Por sorte, ou melhor, devido aos caminhos do Destino, no momento em que se preparava para ser executado e o bastão estava para ser destruído, o monge e a guerreira chegam para salvar a situação. Aqui nota-se a falhas que muitos de nós pode ter quando pensamos que o conhecimento que temos é o suficiente para alcançar mais altos voos. Há que manter sempre a humildade e não ceder ao orgulho. Mantendo a humildade posicionamo-nos sempre de maneira a mantermos a mente aberta para a novos conhecimentos e não criamos uma imagem falsa, pensando que somos o oceano, quando não passamos de pequenos lagos. Jason falhou nesse aspecto, no facto de não ter escutado o conselho de alguém mais experiente e de ter cedido ao seu próprio egoísmo, pois apesar de parecer que queria salvar o amigo, ele estava a tentar salvar-se da dor que sentiria ao perder o amigo, apesar deste lhe ter dito que ele o deveria esquecer. É com base nestas pequenas subtilezas que aparecem escondidas em coisas aparentemente certas que muitas vezes tomamos as opções erradas.

Por fim aparece um ensinamento ligado ao Karma. A rapariga queria-se vingar do Senhor da Guerra por este ter matado os seus pais. O monge diz que ele deve ser combatido, mas que não se devia odiá-lo, pois a procura de vingança podia-se voltar contra a pessoa que a pretendesse.
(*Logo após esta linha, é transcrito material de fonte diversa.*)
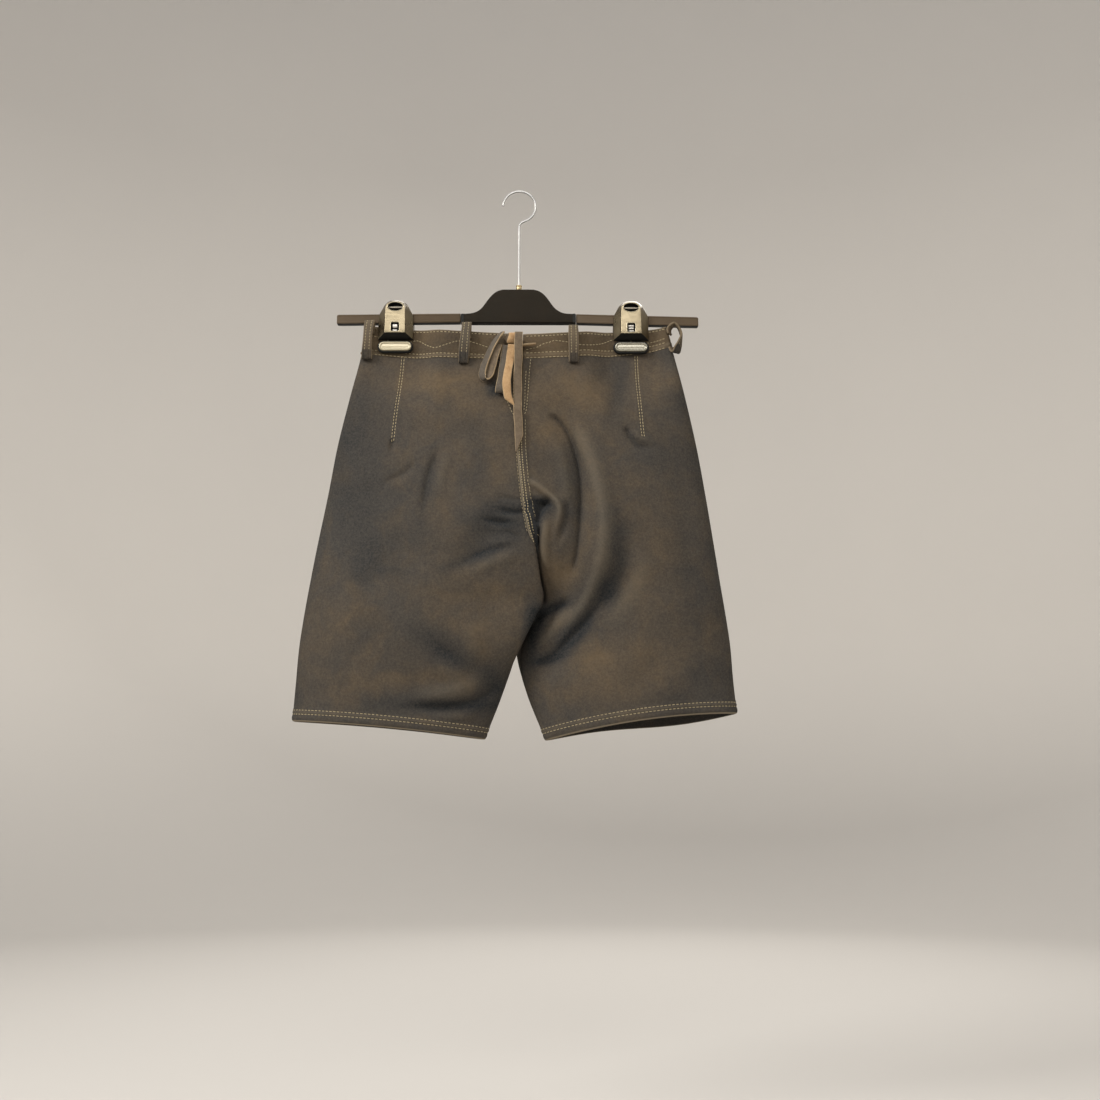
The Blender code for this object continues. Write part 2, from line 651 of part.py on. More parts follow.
def hook_line():
    """The hook's middle line, from the ferrule up the stem, round the bend and over the top."""
    top = WIRE / 2
    centre_z = top - HOOK_RADIUS
    bend_z = centre_z - math.sqrt((HOOK_RADIUS + HOOK_BEND) ** 2 - HOOK_BEND ** 2)
    line = [(0, 0, STEM_FOOT + GAP), (0, 0, (STEM_FOOT + bend_z) / 2), (0, 0, bend_z)]
    bend_end = math.atan2(bend_z - centre_z, HOOK_BEND)
    for k in range(1, 7):
        a = math.pi + bend_end * k / 6
        line.append((HOOK_BEND + HOOK_BEND * math.cos(a), 0, bend_z + HOOK_BEND * math.sin(a)))
    for k in range(1, HOOK_STEPS + 1):
        a = bend_end + math.radians(HOOK_SWEEP) * k / HOOK_STEPS
        line.append((HOOK_RADIUS * math.cos(a), 0, centre_z + HOOK_RADIUS * math.sin(a)))
    return line


def hook():
    curve = bpy.data.curves.new("hanger_hook", "CURVE")
    curve.dimensions = "3D"
    curve.bevel_depth = WIRE / 2 * MM
    curve.bevel_resolution = 3
    curve.use_fill_caps = True
    spline = curve.splines.new("POLY")
    line = hook_line()
    spline.points.add(len(line) - 1)
    for point, (x, y, z) in zip(spline.points, line):
        point.co = (x * MM, y * MM, z * MM, 1.0)
    obj = bpy.data.objects.new("hanger_hook", curve)
    curve.materials.append(material("steel"))
    bpy.context.scene.collection.objects.link(obj)


def rail(name, x_in, z_in, x_out, z_out):
    """One arm of the hanger: a rounded bar from the body out to its tip."""
    half_height, half_depth = RAIL_HEIGHT / 2, RAIL_DEPTH / 2
    points = []
    for x, z in ((x_in, z_in), (x_out, z_out)):
        for dy, dz in ((-1, -1), (1, -1), (1, 1), (-1, 1)):
            points.append((x, dy * half_depth, z + dz * half_height))
    faces = [[0, 1, 2, 3], [7, 6, 5, 4]] + [[k, (k + 1) % 4, 4 + (k + 1) % 4, 4 + k] for k in range(4)]
    bevel_all(add_object(name, mesh_of(name, points, faces), "rail_plastic"), 2.0, 3)


def hanger():
    hook()
    ferrule = box_cylinder("hanger_ferrule", FERRULE_RADIUS, FERRULE_FOOT + GAP, STEM_FOOT)
    add_object("hanger_ferrule", ferrule, "brass")
    body = add_object("hanger_body", prism("hanger_body", BODY_OUTLINE, -BODY_DEPTH / 2, BODY_DEPTH / 2),
                      "black_plastic")
    bevel_all(body, 1.5)
    for name, (x_in, z_in, x_out, z_out) in RAILS.items():
        rail(f"hanger_rail_{name}", x_in, z_in, x_out, z_out)
    for name, x in CLIPS.items():
        for face, turn in (("near", -1), ("far", 1)):
            clip_cover(f"clip_{name}_{face}_cover", x, CLIP_TOP[name], turn)
            clip_pad(f"clip_{name}_{face}_pad", x, CLIP_TOP[name], turn)


def box_cylinder(name, radius, z_low, z_high):
    mesh = bpy.data.meshes.new(name)
    work = bmesh.new()
    bmesh.ops.create_cone(work, cap_ends=True, segments=24, radius1=radius * MM, radius2=radius * MM,
                          depth=(z_high - z_low) * MM)
    bmesh.ops.translate(work, verts=work.verts, vec=(0, 0, (z_low + z_high) / 2 * MM))
    work.to_mesh(mesh)
    work.free()
    return mesh


def clip_cover(name, x, top, turn):
    """One half of a clip: a cover that slopes in from its base outline to a narrower face, with two holes."""
    points = []
    for outline, depth in ((COVER_BASE, COVER_BASE_Y), (COVER_FACE, COVER_FACE_Y)):
        full = list(outline) + [(-px, pz) for px, pz in reversed(outline)]
        points += [(x + px, turn * depth, top + pz) for px, pz in full]
    count = len(points) // 2
    faces = [list(range(count)), list(range(2 * count - 1, count - 1, -1))]
    faces += [[k, count + k, count + (k + 1) % count, (k + 1) % count] for k in range(count)]
    cover = add_object(name, mesh_of(name, points, faces), "clip_shell")
    bevel_all(cover, 0.9)
    for hole, (dz, wide, tall, segments) in COVER_HOLES.items():
        cutter = hole_cutter(f"{name}_{hole}_cutter", x, top + dz, wide, tall, segments, turn)
        cut = cover.modifiers.new(hole, "BOOLEAN")
        cut.operation = "DIFFERENCE"
        cut.object = cutter


def hole_cutter(name, x, z, wide, tall, segments, turn):
    """An upright-sided plug for a hole that opens on a cover's face."""
    outline = []
    for k in range(segments):
        a = 2 * math.pi * (k + 0.5) / segments
        corner = 1.0 if segments > 4 else math.sqrt(2)
        outline.append((x + wide / 2 * corner * math.cos(a), z + tall / 2 * corner * math.sin(a)))
    inner, outer = COVER_FACE_Y - HOLE_DEPTH, COVER_FACE_Y + 2
    low, high = sorted((turn * inner, turn * outer))
    cutter = add_object(name, prism(name, outline, low, high), "black_plastic", smooth=False)
    cutter.hide_render = True
    cutter.display_type = "WIRE"
    return cutter


def clip_pad(name, x, top, turn):
    """A jaw's rounded pad, which presses on the waistband."""
    half = PAD_HEIGHT / 2
    reach = PAD_WIDTH / 2 - half
    z = top + PAD_Z
    outline = []
    for centre, start in ((reach, -90), (-reach, 90)):
        for k in range(9):
            a = math.radians(start + 180 * k / 8)
            outline.append((x + centre + half * math.cos(a), z + half * math.sin(a)))
    low, high = sorted((turn * PAD_INNER_Y, turn * PAD_OUTER_Y))
    bevel_all(add_object(name, prism(name, outline, low, high), "pad"), 2.0, 3)


def main():
    clear_scene()
    panels()
    waistbands()
    belt_loops()
    laces()
    front_closure()
    hanger()


main()
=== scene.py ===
"""Short leather lederhosen on a clip hanger: the visual model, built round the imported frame.

Lengths in the tables are millimetres; meshes are made in metres. +X is the viewer's right, +Y points from
the seat to the garment's front, +Z is up, and the origin is where a rail bears in the hook.
"""

import math

import bmesh
import bpy
import numpy as np
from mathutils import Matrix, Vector
from mathutils.bvhtree import BVHTree


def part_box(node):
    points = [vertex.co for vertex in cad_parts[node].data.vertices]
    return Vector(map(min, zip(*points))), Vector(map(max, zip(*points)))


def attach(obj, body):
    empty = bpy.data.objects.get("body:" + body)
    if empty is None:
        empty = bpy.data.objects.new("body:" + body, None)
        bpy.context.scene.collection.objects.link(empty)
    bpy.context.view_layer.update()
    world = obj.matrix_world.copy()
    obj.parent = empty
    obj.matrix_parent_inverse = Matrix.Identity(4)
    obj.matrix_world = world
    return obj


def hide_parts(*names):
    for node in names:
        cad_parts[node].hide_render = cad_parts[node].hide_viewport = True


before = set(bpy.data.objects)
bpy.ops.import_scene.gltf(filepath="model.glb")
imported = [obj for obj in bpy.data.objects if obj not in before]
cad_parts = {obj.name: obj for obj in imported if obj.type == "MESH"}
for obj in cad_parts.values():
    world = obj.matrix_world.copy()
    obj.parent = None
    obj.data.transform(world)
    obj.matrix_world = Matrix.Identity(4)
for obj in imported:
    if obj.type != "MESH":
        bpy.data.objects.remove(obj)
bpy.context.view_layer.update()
MM = 0.001
# The camera: its frame and focal length in pixels, and how far it looks up.
IMAGE_SIDE = 1100.0
FOCAL = 1355.0
PITCH = math.radians(10.0)

# ---- the camera, from below and in front of the seat ----
camera_data = bpy.data.cameras.new("camera")
camera_data.sensor_width = 36.0
camera_data.lens = camera_data.sensor_width * FOCAL / IMAGE_SIDE
camera = bpy.data.objects.new("camera", camera_data)
camera.location = (0.034428, -1.433, -0.661217)
camera.rotation_euler = (math.radians(90.0) + PITCH, 0.0, 0.0)
bpy.context.scene.collection.objects.link(camera)
bpy.context.scene.camera = camera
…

Ela responde que quando estivesse à frente do vilão não era a paz que lhe iria oferecer, mas um dardo que estava preparado para matar os Imortais. Na cena da batalha final, ela tem uma oportunidade de executar a sua vingança, mas o Senhor da Guerra, com seu Chi desvia o dardo e projecta a guerreira contra um pilar, ferindo-a grave-mente. É Jason quem acaba por matar o vilão com o dardo.

Quando aparece o Rei dos Deuses, Jason leva a rapariga à sua pre-sença e pergunta se ele não poderia fazer nada para a salvar. Porém, sa-biamente, o Deus replica que ela própria tinha escrito o seu desfecho e que ele nada podia fazer contra isso. Ou seja, nós somos responsáveis pelas coisas que nos acontecem, tudo depende daquilo que fazemos e da intenção com que fazemos. Mesmo os Deuses nada podem contra a Lei que rege o Cosmos.

Tudo isto são elementos de interesse num filme leve, divertido com o qual se pode passar um serão agradável.




3 comentários:

Richard Hermeticum disse...

Só queria partilhar convosco um "incidente" que lembrei-me quando disseste que o miudo era tão fanático que até decorou o nome das técnicas dos heróis.
No domingo, durante um almoço com bastantes pessoas, uma rapariga de doze anos disse, com todo o orgulho, o nome, peso e altura de todos os membros da banda de musica Tokio Hotel. Ainda conseguiu dizer quantos quilos perde o baterista em cada concerto, e há quanto tempo é que outro membro qualquer da banda consegue manter o peso.
Fiquei estupefacto, não pelo espetaculo de erudição e memória da rapariga, mas pela quantidade de lixo que ela já tinha na cabeça.

soy yo disse...

hermeticum: Para mim, que lido quase diariamente com grupos de adolescentes, e que tenho um interesse especial por esta etapa da vida, não concordo que isto seja tralha a mais na cabeça. Mesmo quando têm estas flatulências mentais, importa pegar nisto e estabelecer pontes deste assunto para outros campos...Estes interesses tão característicos dos adolescentes não deixam de demonstrar identificações com determinado alguém, (neste caso esta banda) que pelo que me explicam os próprios adolescentes, as letras incidem sobre inquietações existenciais, vivências rotineiras, quotidianas, do sagrado, de valores como amizade, coisas tão presentes no mais comum do adolescente... Percebo o que dizes, mas se queremos despertar adolescentes para outras coisas, por que não entrar no mundo que eles melhor conhecem e "guiarmos" sob condições do livre arbítrio, o passeio para outras paragens, sem destronar implacavelmente aqueles que na cabeça dos adolescentes podem ser reis ?(para compreender o que é duradouro, talvez seja necessário conhecer reis (do) efémero(s).

CarmenM disse...

mmm, soy yo. Adorei o teu comentário. Concordo totalmente e é importante perceber que todos nós, antes de entrever (porque acho que conhecer é muito optimista) o que é o verdadeiramente duradouro (isto é, precioso) já pisámos intensamente na lama do efémero, do insubstancial... mas, induvitávelmente, caminhos necessários -às vezes- de percorrer. (Espero bem que o meu português nao seja muito, muito mau).